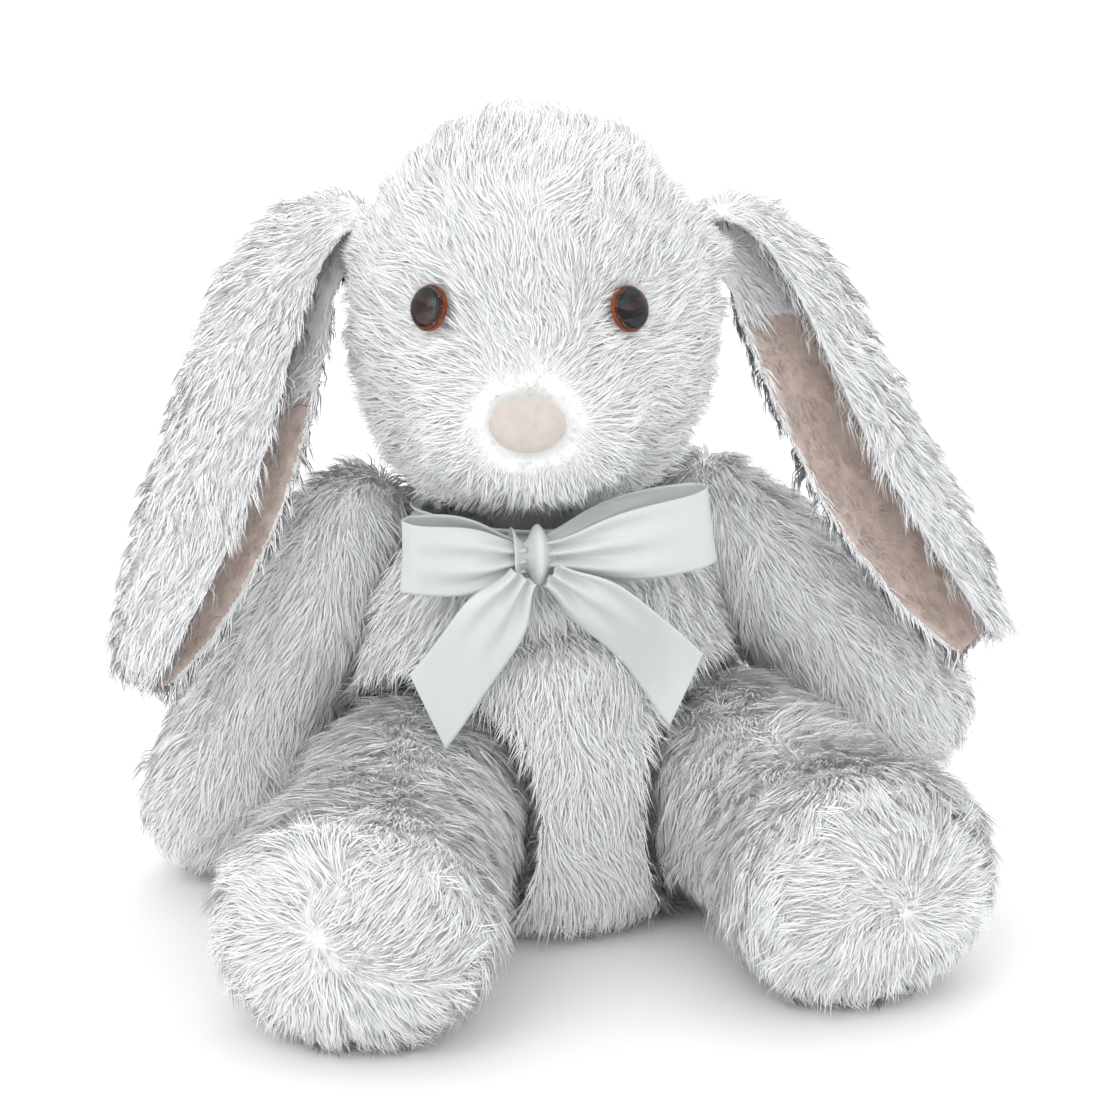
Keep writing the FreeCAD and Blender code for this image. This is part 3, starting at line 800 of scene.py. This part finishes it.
def add_covers(cloth):
    """The covers of the torso, head, neck, tail and limbs, by body."""
    replaced = replaced_nodes()
    # the pellet bags, last in their lists, lie inside and don't shape the cloth
    # the cloth runs on across each ear's socket, where the ear is sewn to it
    sewn = [(at + (HEAD_AT - at).normalized() * 0.008, SEWN_TO_EAR) for at in EAR_AT.values()]
    skins = {"torso": cover("torso_cover", replaced["torso"][:-1]),
             "head": cover("head_cover", replaced["head"], balls=sewn),
             "neck": cover("neck_cover", replaced["neck"], inset=3.0 * MM),
             "tail": cover("tail_skin", replaced["tail"], voxel=3.0 * MM)}
    for side in SIDES:
        skins[f"arm_{side}"] = cover(f"arm_cover_{side}", replaced[f"arm_{side}"])
        skins[f"leg_{side}"] = cover(f"leg_cover_{side}", replaced[f"leg_{side}"][:-1])

    stuff(skins["torso"], torso_seams, 0.0016)
    stuff(skins["head"], head_seams, 0.0014)
    for side in SIDES:
        stuff(skins[f"leg_{side}"], limb_seams(HIP[side], FOOT_AT[side]), 0.0014)
    crease(skins["head"], head_folds)
    crease(skins["torso"], torso_folds)

    for key, skin in skins.items():
        fine(skin)
        coat(skin, cloth)
        skin.data.name = skin.name
    for key, skin in skins.items():
        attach(skin, key)
        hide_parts(*replaced[key])
    return skins


def in_lining(points, lining, outer):
    """Whether each point is nearer to the ear's lining than to its plush."""
    return np.array([lining.find_nearest(Vector(p))[3] < outer.find_nearest(Vector(p))[3] for p in points])


def add_ear(side, cloth, velour):
    """One folded leaf, white outside and pink inside, with the trees of its plush and its lining."""
    skin = cover(f"ear_cover_{side}", [f"ear_outer_{side}", f"ear_lining_{side}"], 2.4 * MM, 1.9 * MM, smooth=3)
    outer = tree_of([NODES[f"ear_outer_{side}"]])
    lining = tree_of([NODES[f"ear_lining_{side}"]])
    fine(skin)
    proud = places(skin.data) + directions(skin.data) * EAR_PROUD
    pink = in_lining(proud, lining, outer) & (proud[:, 2] < EAR_OPENS[side])
    coat(skin, cloth, velour)
    for polygon in skin.data.polygons:
        polygon.material_index = int(pink[polygon.vertices[0]])
    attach(skin, f"ear_{side}")
    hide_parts(f"ear_outer_{side}", f"ear_lining_{side}")
    return skin, outer, lining


def add_nose(velour):
    nose = cover("nose_pad", ["nose_cover", "nose_padding"], 1.2 * MM, 0.9 * MM, smooth=4)
    fine(nose)
    coat(nose, velour)
    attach(nose, "head")
    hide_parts("nose_cover", "nose_padding")
    return nose


def add_label(tape):
    """A tape out of the seat's back seam."""
    low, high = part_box("care_label")
    middle = (low + high) / 2
    path = [Vector((middle.x, low.y + 0.001, middle.z + 0.001)), Vector((middle.x, (low.y + high.y) / 2, middle.z)),
            Vector((middle.x, high.y, middle.z - 0.002))]
    label = ribbon("woven_label", path, steady(Vector((1, 0, 0))), 0.013, steady(0.0), "torso", tape, "care_label",
                   ["torso_cover"], steps=24, held="hung")


def ear_pile(side, skin, trees, others, white, pink, seed):
    """White pile on the ear's outside, and short pink nap inside it."""
    outer, lining = trees

    def is_white(root, normal):
        inside = in_lining(root + normal * EAR_PROUD, lining, outer)
        return ~inside | (root[:, 2] + wander(root, 0.006, 5)[:, 0] * 0.002 > EAR_OPENS[side])

    flow = away_from(EAR_AT[side], 0.6)
    pile(f"ear_pile_{side}", skin, f"ear_{side}", flow, others, None, white, seed, only=is_white,
         shorter=lambda root: np.full(len(root), 0.85))
    pile(f"ear_nap_{side}", skin, f"ear_{side}", flow, others, None, pink, seed + 20, density=1.3,
         only=lambda root, normal: ~is_white(root, normal), shorter=lambda root: np.full(len(root), 0.26))


def add_pile(skins, ear_trees, nose, bow, white, pink):
    """Pile on every cover but the neck's, laid flat under the bow."""
    under_bow = tree_of([b for b in bow if b.name != "satin_band"])
    seed = 100
    for key, skin in skins.items():
        if key == "neck":
            continue
        seed += 40
        side = key[4:]
        others = tree_of([s for k, s in skins.items() if k != key] + ([nose] if key == "head" else []))
        if key == "head":
            pile("head_pile", skin, key, head_lay, others, None, white, seed, shorter=face_length)
        elif key == "torso":
            pile("torso_pile", skin, key, torso_lay, others, under_bow, white, seed)
        elif key == "tail":
            pile("tail_pile", skin, key, away_from(TAIL_AT), others, None, white, seed)
        elif key.startswith("arm"):
            pile(f"{key}_pile", skin, key, away_from(SHOULDER[side], 0.5), others, under_bow, white, seed)
        elif key.startswith("leg"):
            pile(f"{key}_pile", skin, key, leg_lay(side), others, under_bow, white, seed)
        else:
            ear_pile(side, skin, ear_trees[side], others, white, pink, seed)


def dress_eyes():
    """The eyes stay as their CAD solids, with better materials."""
    iris = surface("brown_iris", (0.16, 0.035, 0.012), (0.34, 0.10, 0.04), 420, 0.4, rough_spread=0.08,
                   Specular_IOR_Level=0.1)
    pupil = surface("black_pupil", (0.003, 0.0025, 0.0025), (0.008, 0.007, 0.006), 500, 0.4, Specular_IOR_Level=0.08)
    lens = surface("clear_dome", (0.97, 0.96, 0.95), (1, 1, 1), 300, 0.03, rough_spread=0.015,
                   Transmission_Weight=1.0, IOR=1.3)
    plastic = surface("washer_plastic", (0.78, 0.78, 0.76), (0.88, 0.88, 0.86), 500, 0.5, bump=0.1)
    for side in SIDES:
        for part, material in (("lens", lens), ("iris", iris), ("pupil", pupil), ("washer", plastic)):
            node = NODES[f"eye_{part}_{side}"]
            coat(node, material)
            node.data.shade_smooth()


def main():
    add_camera()
    add_stage()
    white = pile_surface("white_pile", (0.95, 0.952, 0.948), (0.985, 0.992, 0.992), Sheen_Weight=0.35,
                         Sheen_Roughness=0.5)
    pink_nap = pile_surface("pink_nap", (0.56, 0.41, 0.36), (0.71, 0.61, 0.55))
    cloth = surface("white_backing", (0.86, 0.865, 0.86), (0.93, 0.935, 0.93), 300, 0.9, bump=0.5, bump_scale=1400)
    velour = surface("pink_velour", (0.57, 0.43, 0.39), (0.67, 0.55, 0.50), 220, 0.85, bump=0.5, bump_scale=2600,
                     Sheen_Weight=0.5, Sheen_Roughness=0.4)
    nose_velour = surface("nose_velour", (0.56, 0.49, 0.45), (0.62, 0.56, 0.52), 260, 0.85, bump=0.5,
                          bump_scale=2600, Sheen_Weight=0.4)
    satin = surface("white_satin", (0.57, 0.60, 0.59), (0.63, 0.655, 0.645), 60, 0.30, bump=0.12, bump_scale=5200,
                    rough_spread=0.05, stretch=(1, 1, 0.12), Sheen_Weight=0.25, Specular_IOR_Level=0.6,
                    Anisotropic=0.5, Coat_Weight=0.15, Coat_Roughness=0.25)
    tape = surface("label_weave", (0.84, 0.84, 0.83), (0.92, 0.92, 0.91), 900, 0.8, bump=0.4, bump_scale=3000)
    dress_eyes()
    skins = add_covers(cloth)
    ear_trees = {}
    for side in SIDES:
        skins[f"ear_{side}"], *ear_trees[side] = add_ear(side, cloth, velour)
    nose = add_nose(nose_velour)
    bow = add_bow(satin)
    add_label(tape)
    add_pile(skins, ear_trees, nose, bow, white, pink_nap)


main()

------------------------

• [Given exercise]
Reproduce the material verbatim, line by line.

• [Solution for this task]
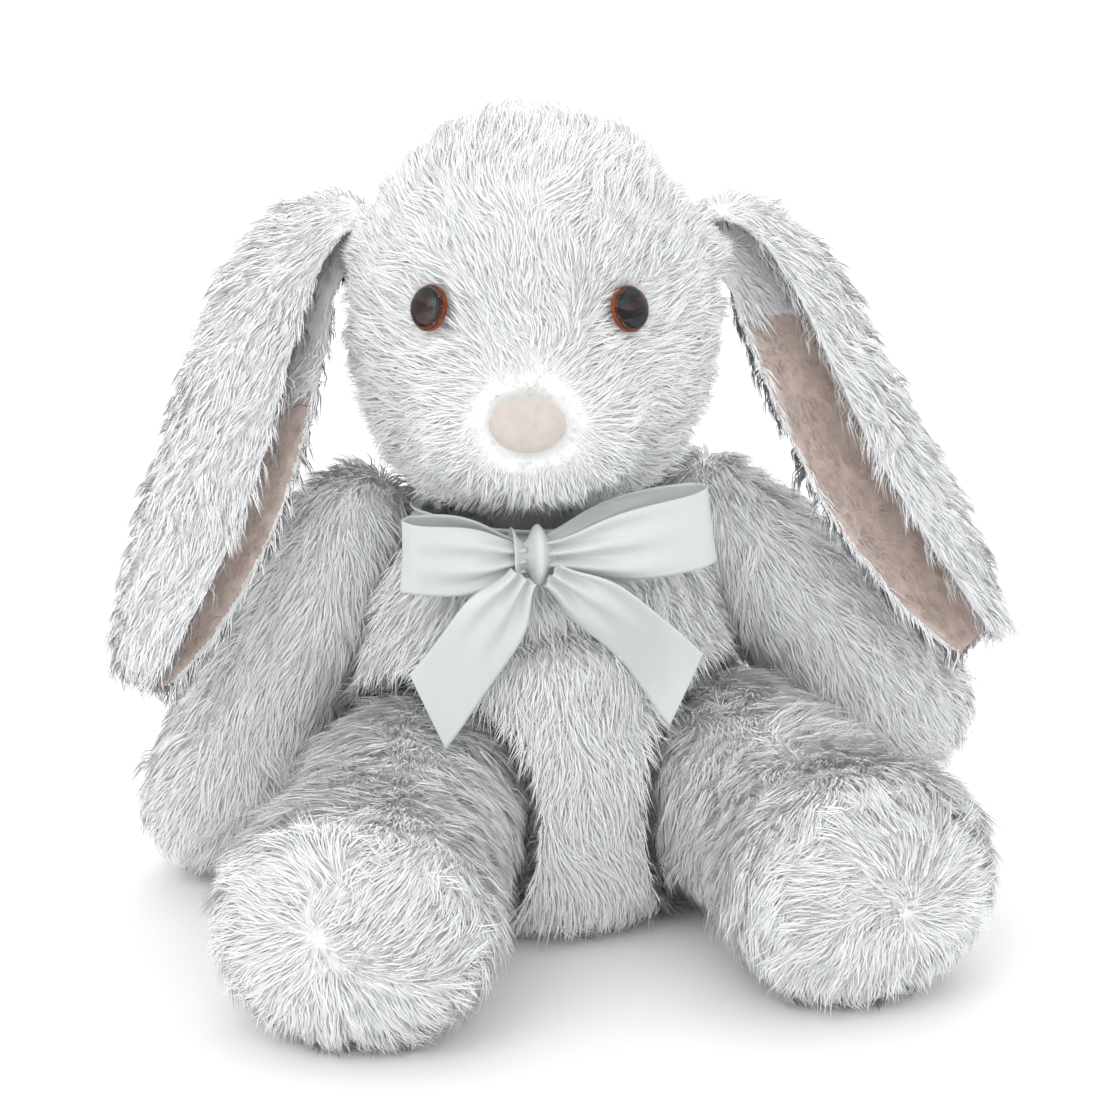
Keep writing the FreeCAD and Blender code for this image. This is part 3, starting at line 800 of scene.py. This part finishes it.
def add_covers(cloth):
    """The covers of the torso, head, neck, tail and limbs, by body."""
    replaced = replaced_nodes()
    # the pellet bags, last in their lists, lie inside and don't shape the cloth
    # the cloth runs on across each ear's socket, where the ear is sewn to it
    sewn = [(at + (HEAD_AT - at).normalized() * 0.008, SEWN_TO_EAR) for at in EAR_AT.values()]
    skins = {"torso": cover("torso_cover", replaced["torso"][:-1]),
             "head": cover("head_cover", replaced["head"], balls=sewn),
             "neck": cover("neck_cover", replaced["neck"], inset=3.0 * MM),
             "tail": cover("tail_skin", replaced["tail"], voxel=3.0 * MM)}
    for side in SIDES:
        skins[f"arm_{side}"] = cover(f"arm_cover_{side}", replaced[f"arm_{side}"])
        skins[f"leg_{side}"] = cover(f"leg_cover_{side}", replaced[f"leg_{side}"][:-1])

    stuff(skins["torso"], torso_seams, 0.0016)
    stuff(skins["head"], head_seams, 0.0014)
    for side in SIDES:
        stuff(skins[f"leg_{side}"], limb_seams(HIP[side], FOOT_AT[side]), 0.0014)
    crease(skins["head"], head_folds)
    crease(skins["torso"], torso_folds)

    for key, skin in skins.items():
        fine(skin)
        coat(skin, cloth)
        skin.data.name = skin.name
    for key, skin in skins.items():
        attach(skin, key)
        hide_parts(*replaced[key])
    return skins


def in_lining(points, lining, outer):
    """Whether each point is nearer to the ear's lining than to its plush."""
    return np.array([lining.find_nearest(Vector(p))[3] < outer.find_nearest(Vector(p))[3] for p in points])


def add_ear(side, cloth, velour):
    """One folded leaf, white outside and pink inside, with the trees of its plush and its lining."""
    skin = cover(f"ear_cover_{side}", [f"ear_outer_{side}", f"ear_lining_{side}"], 2.4 * MM, 1.9 * MM, smooth=3)
    outer = tree_of([NODES[f"ear_outer_{side}"]])
    lining = tree_of([NODES[f"ear_lining_{side}"]])
    fine(skin)
    proud = places(skin.data) + directions(skin.data) * EAR_PROUD
    pink = in_lining(proud, lining, outer) & (proud[:, 2] < EAR_OPENS[side])
    coat(skin, cloth, velour)
    for polygon in skin.data.polygons:
        polygon.material_index = int(pink[polygon.vertices[0]])
    attach(skin, f"ear_{side}")
    hide_parts(f"ear_outer_{side}", f"ear_lining_{side}")
    return skin, outer, lining


def add_nose(velour):
    nose = cover("nose_pad", ["nose_cover", "nose_padding"], 1.2 * MM, 0.9 * MM, smooth=4)
    fine(nose)
    coat(nose, velour)
    attach(nose, "head")
    hide_parts("nose_cover", "nose_padding")
    return nose


def add_label(tape):
    """A tape out of the seat's back seam."""
    low, high = part_box("care_label")
    middle = (low + high) / 2
    path = [Vector((middle.x, low.y + 0.001, middle.z + 0.001)), Vector((middle.x, (low.y + high.y) / 2, middle.z)),
            Vector((middle.x, high.y, middle.z - 0.002))]
    label = ribbon("woven_label", path, steady(Vector((1, 0, 0))), 0.013, steady(0.0), "torso", tape, "care_label",
                   ["torso_cover"], steps=24, held="hung")


def ear_pile(side, skin, trees, others, white, pink, seed):
    """White pile on the ear's outside, and short pink nap inside it."""
    outer, lining = trees

    def is_white(root, normal):
        inside = in_lining(root + normal * EAR_PROUD, lining, outer)
        return ~inside | (root[:, 2] + wander(root, 0.006, 5)[:, 0] * 0.002 > EAR_OPENS[side])

    flow = away_from(EAR_AT[side], 0.6)
    pile(f"ear_pile_{side}", skin, f"ear_{side}", flow, others, None, white, seed, only=is_white,
         shorter=lambda root: np.full(len(root), 0.85))
    pile(f"ear_nap_{side}", skin, f"ear_{side}", flow, others, None, pink, seed + 20, density=1.3,
         only=lambda root, normal: ~is_white(root, normal), shorter=lambda root: np.full(len(root), 0.26))


def add_pile(skins, ear_trees, nose, bow, white, pink):
    """Pile on every cover but the neck's, laid flat under the bow."""
    under_bow = tree_of([b for b in bow if b.name != "satin_band"])
    seed = 100
    for key, skin in skins.items():
        if key == "neck":
            continue
        seed += 40
        side = key[4:]
        others = tree_of([s for k, s in skins.items() if k != key] + ([nose] if key == "head" else []))
        if key == "head":
            pile("head_pile", skin, key, head_lay, others, None, white, seed, shorter=face_length)
        elif key == "torso":
            pile("torso_pile", skin, key, torso_lay, others, under_bow, white, seed)
        elif key == "tail":
            pile("tail_pile", skin, key, away_from(TAIL_AT), others, None, white, seed)
        elif key.startswith("arm"):
            pile(f"{key}_pile", skin, key, away_from(SHOULDER[side], 0.5), others, under_bow, white, seed)
        elif key.startswith("leg"):
            pile(f"{key}_pile", skin, key, leg_lay(side), others, under_bow, white, seed)
        else:
            ear_pile(side, skin, ear_trees[side], others, white, pink, seed)


def dress_eyes():
    """The eyes stay as their CAD solids, with better materials."""
    iris = surface("brown_iris", (0.16, 0.035, 0.012), (0.34, 0.10, 0.04), 420, 0.4, rough_spread=0.08,
                   Specular_IOR_Level=0.1)
    pupil = surface("black_pupil", (0.003, 0.0025, 0.0025), (0.008, 0.007, 0.006), 500, 0.4, Specular_IOR_Level=0.08)
    lens = surface("clear_dome", (0.97, 0.96, 0.95), (1, 1, 1), 300, 0.03, rough_spread=0.015,
                   Transmission_Weight=1.0, IOR=1.3)
    plastic = surface("washer_plastic", (0.78, 0.78, 0.76), (0.88, 0.88, 0.86), 500, 0.5, bump=0.1)
    for side in SIDES:
        for part, material in (("lens", lens), ("iris", iris), ("pupil", pupil), ("washer", plastic)):
            node = NODES[f"eye_{part}_{side}"]
            coat(node, material)
            node.data.shade_smooth()


def main():
    add_camera()
    add_stage()
    white = pile_surface("white_pile", (0.95, 0.952, 0.948), (0.985, 0.992, 0.992), Sheen_Weight=0.35,
                         Sheen_Roughness=0.5)
    pink_nap = pile_surface("pink_nap", (0.56, 0.41, 0.36), (0.71, 0.61, 0.55))
    cloth = surface("white_backing", (0.86, 0.865, 0.86), (0.93, 0.935, 0.93), 300, 0.9, bump=0.5, bump_scale=1400)
    velour = surface("pink_velour", (0.57, 0.43, 0.39), (0.67, 0.55, 0.50), 220, 0.85, bump=0.5, bump_scale=2600,
                     Sheen_Weight=0.5, Sheen_Roughness=0.4)
    nose_velour = surface("nose_velour", (0.56, 0.49, 0.45), (0.62, 0.56, 0.52), 260, 0.85, bump=0.5,
                          bump_scale=2600, Sheen_Weight=0.4)
    satin = surface("white_satin", (0.57, 0.60, 0.59), (0.63, 0.655, 0.645), 60, 0.30, bump=0.12, bump_scale=5200,
                    rough_spread=0.05, stretch=(1, 1, 0.12), Sheen_Weight=0.25, Specular_IOR_Level=0.6,
                    Anisotropic=0.5, Coat_Weight=0.15, Coat_Roughness=0.25)
    tape = surface("label_weave", (0.84, 0.84, 0.83), (0.92, 0.92, 0.91), 900, 0.8, bump=0.4, bump_scale=3000)
    dress_eyes()
    skins = add_covers(cloth)
    ear_trees = {}
    for side in SIDES:
        skins[f"ear_{side}"], *ear_trees[side] = add_ear(side, cloth, velour)
    nose = add_nose(nose_velour)
    bow = add_bow(satin)
    add_label(tape)
    add_pile(skins, ear_trees, nose, bow, white, pink_nap)


main()